PROBLEM LINK:
Practice
Contest: Division 1
Contest: Division 2
Contest: Division 3
Contest: Division 4
Author: raysh07
Tester: apoorv_me
Editorialist: iceknight1093
DIFFICULTY:
Cakewalk
PREREQUISITES:
None
PROBLEM:
There are N people who always tell the truth, and M people who may or may not.
You will ask X random people among them a question with a binary answer.
Find the minimum X such that no matter which set of X people you ask, and no matter what their responses are, you will always be able to determine the actual answer.
EXPLANATION:
Suppose we ask some subset of X people.
Among these X people, let p of them be truth-tellers and q be (possible) liars.
Then, if p \leq q, we cannot determine the correct answer from their responses.
On the other hand, if p\gt q, we can always determine the correct answer.
Why?
If p\gt q, there are more truth-tellers than liars.
So, no matter what the liars say, the number of correct answers will be strictly more than the number of wrong answers; and from here we can determine the correct answer.
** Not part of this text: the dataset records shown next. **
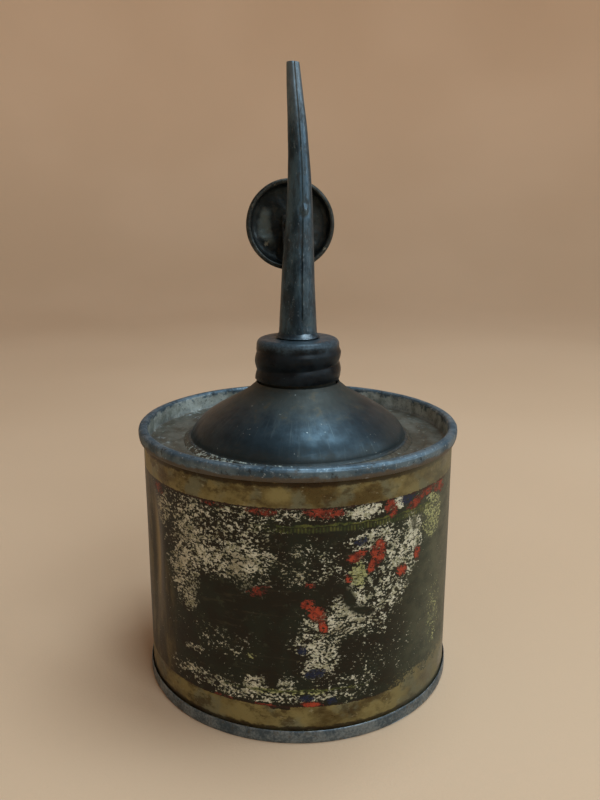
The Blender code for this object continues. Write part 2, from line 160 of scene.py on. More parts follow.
def refined(outline, longest, closed=True):
    """Add points so that no side is longer than longest."""
    result = []
    count = len(outline)
    for k, point in enumerate(outline):
        result.append(tuple(point))
        if not closed and k == count - 1:
            break
        after = outline[(k + 1) % count]
        gap = math.dist(point, after)
        extra = int(gap / longest)
        for step in range(1, extra + 1):
            t = step / (extra + 1)
            result.append(tuple(a + (b - a) * t for a, b in zip(point, after)))
    return result


def turned_mesh(name, outline, steps, closed=True, warp=None, sharp=40.0):
    """Turn (radius, height) points about Z.  warp(angle, r, z) gives the new (r, z)."""
    rings = []
    for r, z in outline:
        if r < 1e-6:
            rings.append([(0.0, 0.0, z)])
            continue
        ring = []
        for k in range(steps):
            angle = TURN * k / steps
            rr, zz = warp(angle, r, z) if warp else (r, z)
            ring.append((rr * math.cos(angle), rr * math.sin(angle), zz))
        rings.append(ring)
    return ring_mesh(name, rings, closed, sharp)


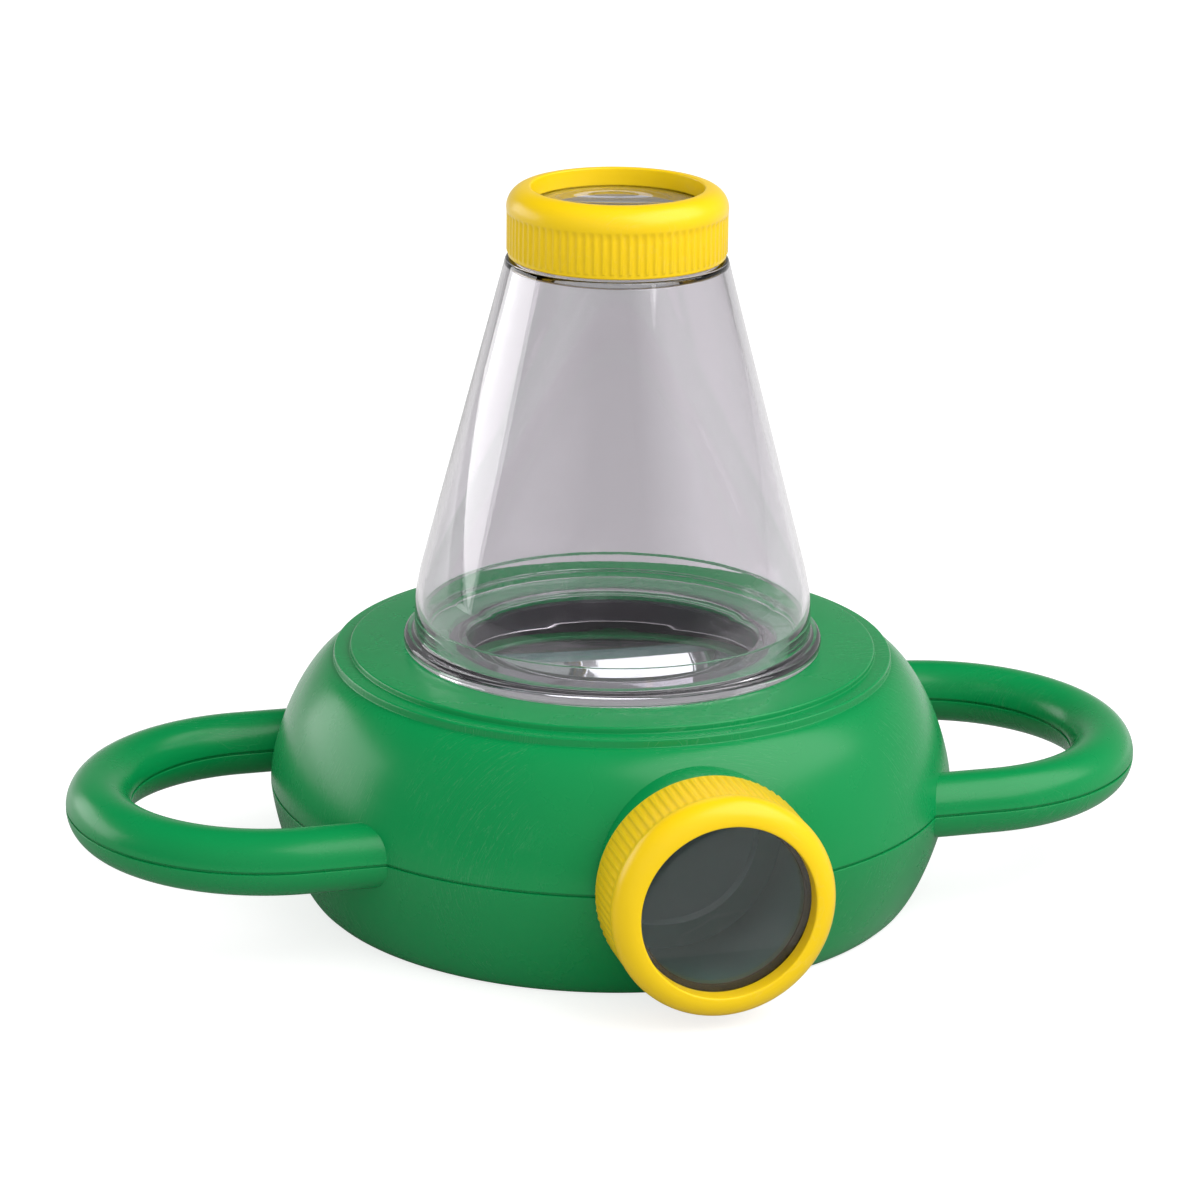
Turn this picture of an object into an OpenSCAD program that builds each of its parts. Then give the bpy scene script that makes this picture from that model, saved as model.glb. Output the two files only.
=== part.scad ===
// Two-way insect viewer: a clear conical jar on a round base, a magnifier cap on top,
// and a magnifier eyepiece at the side that looks at the jar's clear floor through a mirror.
// Origin at the centre of the underside, +Z up, handles along X, eyepiece towards -Y.

/* [Body] */
// Radius of the round body at its seam
body_r = 75; // [72:0.5:79]
// Height of the seam between the two shells
seam_z = 25.2; // [24.4:0.1:26.4]
// Distance that the flat underside's edge lies inside the body's side
base_tuck = 9.2; // [7:0.2:11]
// Distance that the dome's upper edge lies inside the body's side
dome_tuck = 14; // [12:0.2:15]
// Height at which the dome ends and the steps begin
dome_top_z = 52.5; // [51.5:0.1:54]
// Exponent of the dome's outline, where 2 is an ellipse
dome_curve = 1.53; // [1.4:0.01:2]
// Exponent of the bowl's outline, where 2 is an ellipse
bowl_curve = 1.38; // [1.3:0.01:2]
// Wall of both shells
shell_wall = 2.2; // [1.8:0.1:2.4]
// Thickness of the base's floor
floor_t = 2.4; // [2:0.1:3]
// Depth of the groove along the seam
seam_groove = 0.4; // [0.2:0.1:0.6]

/* [Handles] */
// Radius of the handle tube
handle_r = 7; // [6.2:0.1:8]
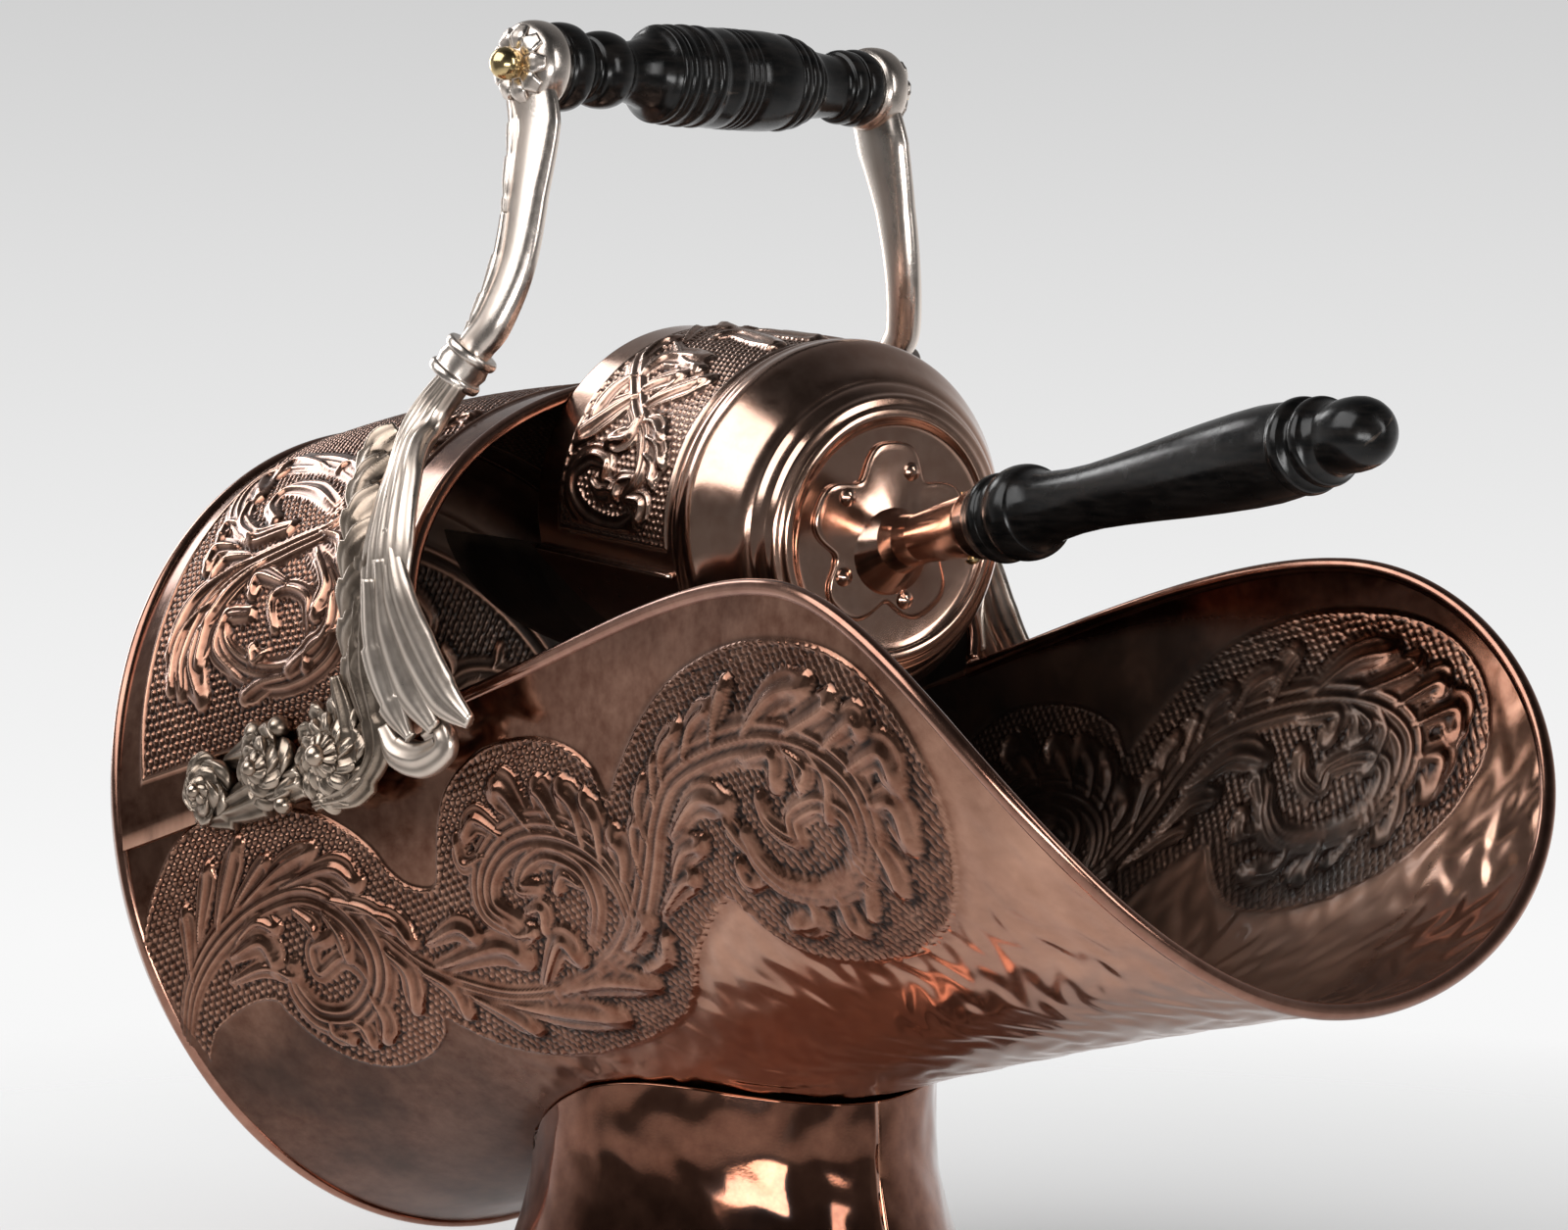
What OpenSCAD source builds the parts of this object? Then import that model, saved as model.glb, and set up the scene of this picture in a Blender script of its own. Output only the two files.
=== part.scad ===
// Copper helmet coal scuttle on a spun foot, with a fixed brass bail and its hooded hand shovel.
// X points forward to the pouring lip, Y to the scuttle's left and Z up.
// The origin is on the floor at the centre of the foot.

/* [Back] */
// Half the width of the round back
back_half_width = 160; // [150:1:170]
// Half the height of the round back, measured along its lean
back_half_height = 167; // [158:1:176]
// Lean of the back from upright, top rearward
back_lean = 12.6; // [8:0.2:16]
// Height of the back's centre above the floor
back_centre_height = 200; // [192:1:212]
// Distance of the back's centre behind the foot's axis
back_setback = 182; // [172:1:195]
// Depth of the dished back plate
back_bulge = 40; // [30:1:48]
// Radius of the back plate's rounded shoulder
back_shoulder = 33; // [24:1:36]

/* [Trough] */
// Thickness of the copper sheet
sheet = 1.2; // [0.8:0.1:1.6]
// Half the width at the waist, beside the bail
waist_half_width = 139; // [133:1:145]
// Station of the waist
waist_x = 8; // [-10:1:25]
// How far the ears of the mouth stand out beyond the back's width, on each side
ear_swell = 3; // [0:0.5:6]
// Station where the ears reach their full width
ear_x = 280; // [255:1:300]
// Depth from the keel to the widest line at the lip
lip_depth = 158; // [148:1:168]
// Station of the pouring lip
lip_x = 314; // [300:1:325]
// Rise of the keel per unit length, at the back
keel_slope_back = 0.39; // [0.34:0.01:0.44]
// Rise of the keel per unit length, at the lip
keel_slope_lip = 0.19; // [0.14:0.01:0.24]
// Station of the corner where the mouth meets the hood
corner_x = -6; // [-16:1:8]
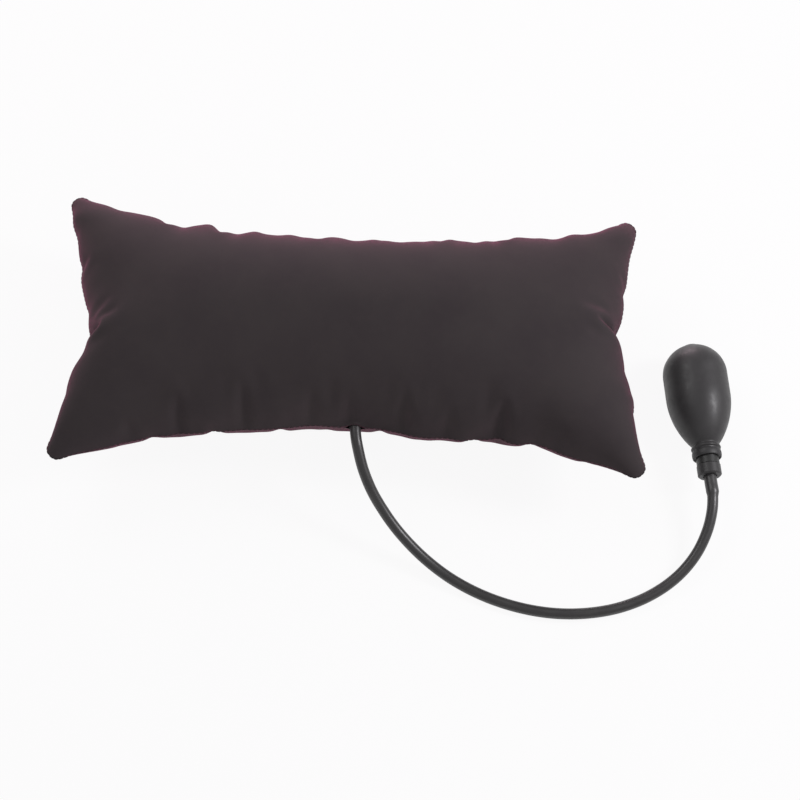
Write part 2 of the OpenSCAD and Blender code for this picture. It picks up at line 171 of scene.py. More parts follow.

If p \leq q, the liars can answer in such a way that either the correct answer is more frequent, or the wrong answer is more frequent - we have no way to distinguish these cases just by knowing the number of people who give each answer.
So, we need to choose X such that, no matter which subset of X people we ask, there are more truth-tellers than liars.
This is impossible for X \leq 2M (since in the worst case, we end up choosing every liar to ask).
So, we need at minimum X = 2M+1.
On the other hand, there are only N+M people.
So, if 2M+1 \leq N+M (which also means N\gt M) the answer is 2M+1, otherwise it’s -1.
TIME COMPLEXITY:
\mathcal{O}(1) per testcase.
CODE:
Editorialist's code (Python)
for _ in range(int(input())):
n, m = map(int, input().split())
if n <= m: print(-1)
else: print(2*m + 1)